Executives at the DFM assured Trends that all the information investors need to make educated decisions, is available on its website. But what about a company’s corporate culture, or how it deals with a financial or PR crisis, both internally and with the media? Surely an investor has a right to such information if he or she chooses to invest?

What rules? One suggestion made by a DFM executive was to call a company and ask for information about the business’ corporate governance. Unfortunately, calls to three companies in Dubai led us from one clueless operator to another. We were unable to get a single executive on the line, let alone the names of board members or any information on how often a company communicates with its investors.
The problem with the GCC’s level of transparency, then, isn’t that there is a lack of information, or that companies are any less inclined to adhere to market requirements than companies in the West. The main problem is that their level of communication with the public is abysmal. Invalid email addresses, ignoring requests, hiring operators who can’t – or won’t – transfer calls and who have no idea their companies even have investor relations officers, are detrimental to the regional markets’ reputations at this stage in the GCC’s growth.

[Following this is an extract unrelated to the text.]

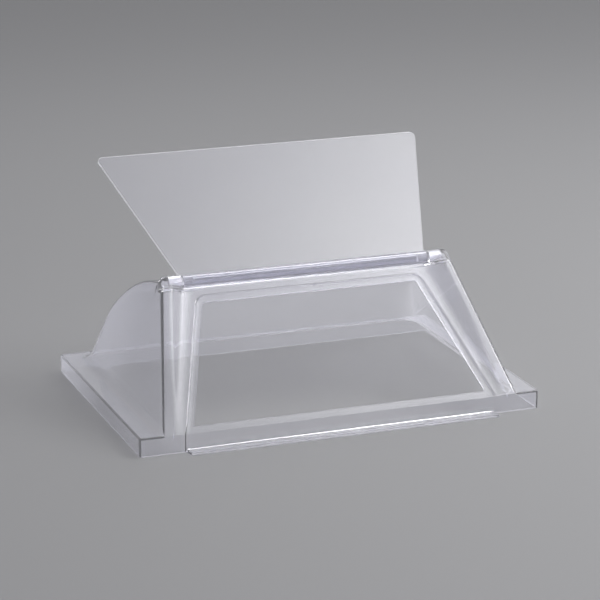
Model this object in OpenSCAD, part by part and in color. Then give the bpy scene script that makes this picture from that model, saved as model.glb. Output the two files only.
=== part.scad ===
// Clear hinged sneeze guard: a moulded cover with a serving opening in its sloping front,
// and a flat door that swings on two pins from the open position down over the opening.
// X runs along the width, Y from front to back, Z up. The origin is at the middle of the
// whole part's box, on the surface that the skirt stands on. The door is drawn open.

/* [Cover base] */
// Width over the side flanges
cover_w = 560; // [470:1:680]
// Depth from the front skirt to the back skirt
cover_d = 381; // [340:1:460]
// Height of the skirt that runs round the base
skirt_h = 25; // [18:1:34]
// Thickness of the moulded wall
wall = 3; // [2.5:0.1:4]
// Width of each side flange, outside the end wall
side_flange = 32; // [20:1:44]
// Width of the flange behind the curved back
back_flange = 16; // [10:1:26]
// Reach of the lip at the foot of the front
lip_reach = 17; // [12:1:24]

/* [Cover body] */
// Distance of the hinge axis behind the front skirt
hinge_back = 144; // [125:1:165]
// Height of the hinge axis
hinge_h = 184; // [160:1:221]
// Inward lean of the two end walls, in degrees
end_lean = 15; // [8:0.5:18]
// Depth of the hinge axis below the top of the curved back
ridge_drop = 1; // [0:0.1:2]
// Fall of the curved back where it starts at the ridge, in degrees
ridge_fall = 3.52; // [1:0.02:8]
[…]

Even dealing with the press is proving to be a challenge for businesses. Companies such as Dubai Islamic Bank and Deyaar have hardly addressed the highly public arrests of their senior management, and yet everyone knows there’s a problem. Why not address it?

The fact is, local companies aren’t accustomed to answering much to the public – especially during a crisis – and it’s causing a backlash of negative press. And that’s never good for investor confidence.
The solutions to this transparency issue seem simple, but they aren’t. Companies are going to have to rework their priorities and realize how important communication with the media can be.

Who knows how long it will take before companies in the region start taking this issue seriously? But when they do, they’ll undoubtedly see a marked improvement in their perceived transparency, as well as investor confidence.